● Supplied information:
* * * * *

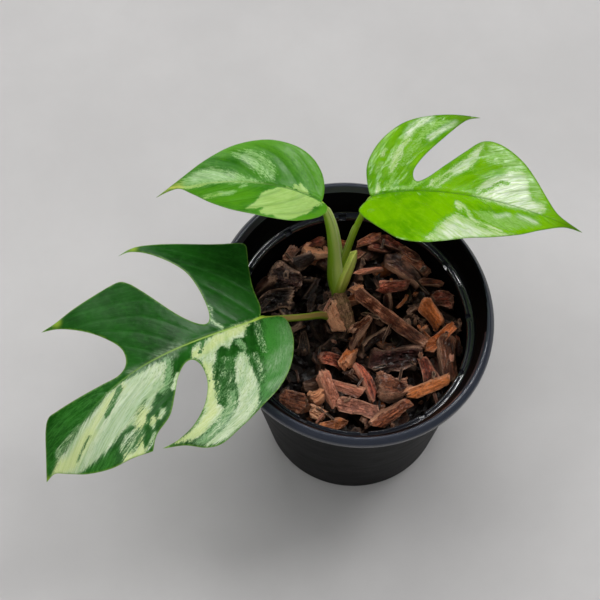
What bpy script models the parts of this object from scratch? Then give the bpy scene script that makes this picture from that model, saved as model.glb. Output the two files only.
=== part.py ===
"""Mini monstera (Rhaphidophora tetrasperma, variegated) in a black nursery pot of bark.

The pot stands on z = 0 with its axis on the Z axis, and the plant leans over its -X side. Lengths
below are in millimetres and angles in degrees; they become metres and radians where they are used.
"""

import math
import random

import bmesh
import bpy
from mathutils import Matrix, Vector

MM = 0.001
GAP = 0.3

# Nursery pot: a turned wall with a lip, a collar, an inner stacking shelf and a drained floor.
POT_HEIGHT = 102.7
POT_STEPS = 56
LIP_RADIUS = 60.0
MOUTH_RADIUS = 57.0
COLLAR_RADIUS = 58.5
NECK_RADIUS = 53.8
BASE_RADIUS = 39.9
FLOOR = 1.6
WALL_RADIUS = 50.6
WALL_TOP = 83.5
SHELF_HEIGHT = 89.0
SHELF_RADIUS = 49.2
SHELF_WALL_RADIUS = 52.2
POT_OVAL = 0.045
POT_OVAL_HEADING = -69
NOTCH_COUNT = 12
NOTCH_SIZE = (3.4, 2.6, 3.6)
DRAIN_COUNT = 8
DRAIN_RADIUS = 3.5
DRAIN_CIRCLE = 27.0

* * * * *

● Brief: Show the data once more, exactly as it was written.

● Answer to the exercise:
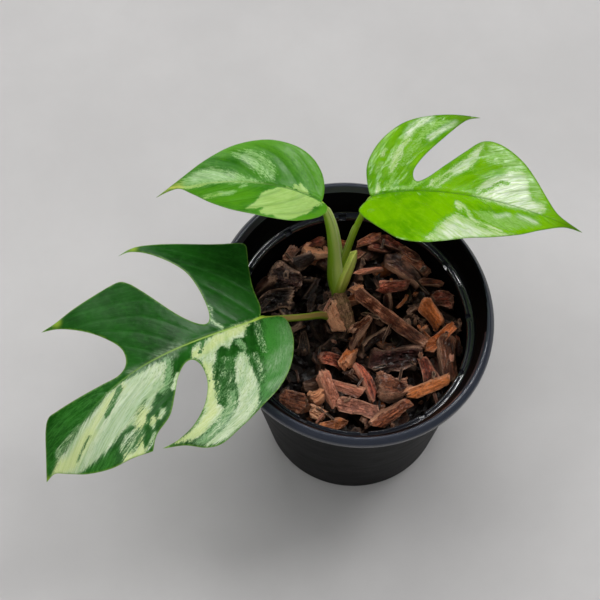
What bpy script models the parts of this object from scratch? Then give the bpy scene script that makes this picture from that model, saved as model.glb. Output the two files only.
=== part.py ===
"""Mini monstera (Rhaphidophora tetrasperma, variegated) in a black nursery pot of bark.

The pot stands on z = 0 with its axis on the Z axis, and the plant leans over its -X side. Lengths
below are in millimetres and angles in degrees; they become metres and radians where they are used.
"""

import math
import random

import bmesh
import bpy
from mathutils import Matrix, Vector

MM = 0.001
GAP = 0.3

# Nursery pot: a turned wall with a lip, a collar, an inner stacking shelf and a drained floor.
POT_HEIGHT = 102.7
POT_STEPS = 56
LIP_RADIUS = 60.0
MOUTH_RADIUS = 57.0
COLLAR_RADIUS = 58.5
NECK_RADIUS = 53.8
BASE_RADIUS = 39.9
FLOOR = 1.6
WALL_RADIUS = 50.6
WALL_TOP = 83.5
SHELF_HEIGHT = 89.0
SHELF_RADIUS = 49.2
SHELF_WALL_RADIUS = 52.2
POT_OVAL = 0.045
POT_OVAL_HEADING = -69
NOTCH_COUNT = 12
NOTCH_SIZE = (3.4, 2.6, 3.6)
DRAIN_COUNT = 8
DRAIN_RADIUS = 3.5
DRAIN_CIRCLE = 27.0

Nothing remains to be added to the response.